When a tenant goes into default, instead of issuing a statutory demand notice for eviction I would have the tenant sign a collateralized promissory note to repay the lot rent instead. The conversation goes like this - Mr. tenant, until you can bring the whole amount of the rent current we will need you to sign a promissory note stating you will repay the park for the back lot rent. They sign for the back lot rent with a repayment schedule and interest. Now here’s the good part, lien the MH (or car/boat/rv/whatever) until paid in full (that cost for recording the lien is disclosed to the tenant and added into the note for repayment). If they do not repay the lot rent as agreed you now have a choice of how to handle it - repo, or eviction, or both. Best thing is that you secure the home as collateral (or find out who really owns it or if there are other liens on it, etc.)

Maybe this will help you?


PS - IMO, infill programs are infill programs (they all come with a percentage of deadbeats - maybe higher if free and maybe not since the burden of housing payments is that much lower). The term of the client base is what I’m interested in. If all the tenants moved in for free but had been there for 2 years or more (as reflected on the parks financials and tax returns) then I’m OK and will pay a premium for a nice turn key project. If they all moved in on Lonnie deals and have only been there for less then 1/2 of their lonnie deal term, AND you have to buy out all those notes without a DEEP discount, that is not worth the same as the previous park.

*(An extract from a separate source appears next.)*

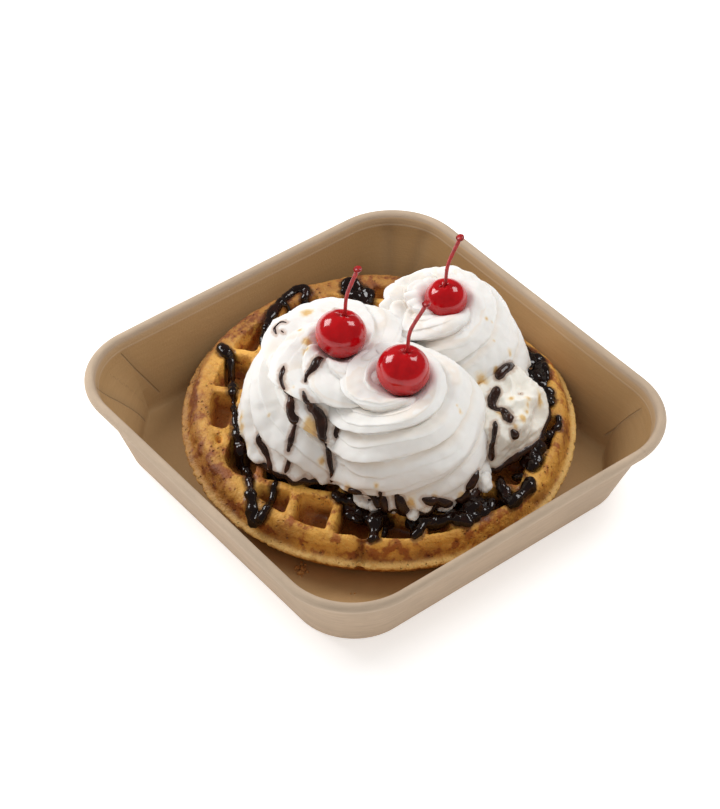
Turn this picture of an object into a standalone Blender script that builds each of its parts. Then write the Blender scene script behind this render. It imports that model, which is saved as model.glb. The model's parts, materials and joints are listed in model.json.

I advise people to become good judges of the quality of the various cash flows they are buying. You do this by looking at the term and turn over of the client base, total monthly housing obligations, and equity of the final collateral (the Mobile Home). In other words: A park with little to no turn over (besides death) and free and clear homes (think 55+ senior park) is a far superior cash flow to a park with high turn over and a bunch of lonnie deals/rentals (turn around family park). Especially if you have to buy all the notes/homes with the park. I may pay a 7-9 cap (contingent on non recourse debt leveraging) for the former and completely pass (i.e. 12 cap or higher) on the later. I think we can all agree that there is a reason that “the new banking system” does not like vacancies, rentals, notes, or homes. Again, FWIW…

this is a VERY interesting thread to me. We (actually you have karl) touched on two critcally important points:

  1. All cash flow is not equal. Seasoned, well qualified Notes (MH or L/H) are more valuable than L/d’s in their second month for example. Lot rent versus MH Note paper for another. You break it down even more which is in keeping with the DD duties you do so well

  2. This is a little harder to quantify, but what I seeyou, Fred, Jim and ellen, Rick Steve et al do is not only upgrade the inventory base in your parks but also the TENANT base. It hit me at your park that day when those Northern folks were looking to purchase a used unit on one of your lots. These were quality, respectful people and I know if they didn’t buy used you would place them in a new unit if at all possible…you were actually upgrading tenants…Cool!

Like everything else in this business, everything is actually much more comingled and combined that it would appear at first glance.

I learn something new almost every day here and I’m not convinced I will ever know everything on one part of this business and I’m not sure I need to to be sucessful. I just know I have to be WILLING to try new things as the market changes daily it seems.

Thanks to all that have posted!


The upgraded tenant base is in my view a necessity for successful long-term investing in many markets (all but big population, short supply housing areas) less resident turnover, less repair expenses, residents that maintain & improve their homes all lead to more referrals and higher occupancy. I know that the potential for higher ROI comes with the lower end MHP, I question the sustainability. It seems that if the energy, creativity, and drive of the MHP owner-operator were to subside, even briefly, then that type of operation deteriorates immediately. These ideas that I hold makes resident screening a very interesting topic to me. I was especially interested in a blog posted by Daphne regarding a resident screening group in her MHP. I look forward to hearing more about that at the MOM. I would also find it helpful to hear other MHP operator


    Why don't we have Mr. Flask on a teleseminar for MHU.

Dan Dawson


let me run it past him. Mr flask has not returned my 2 emails tho!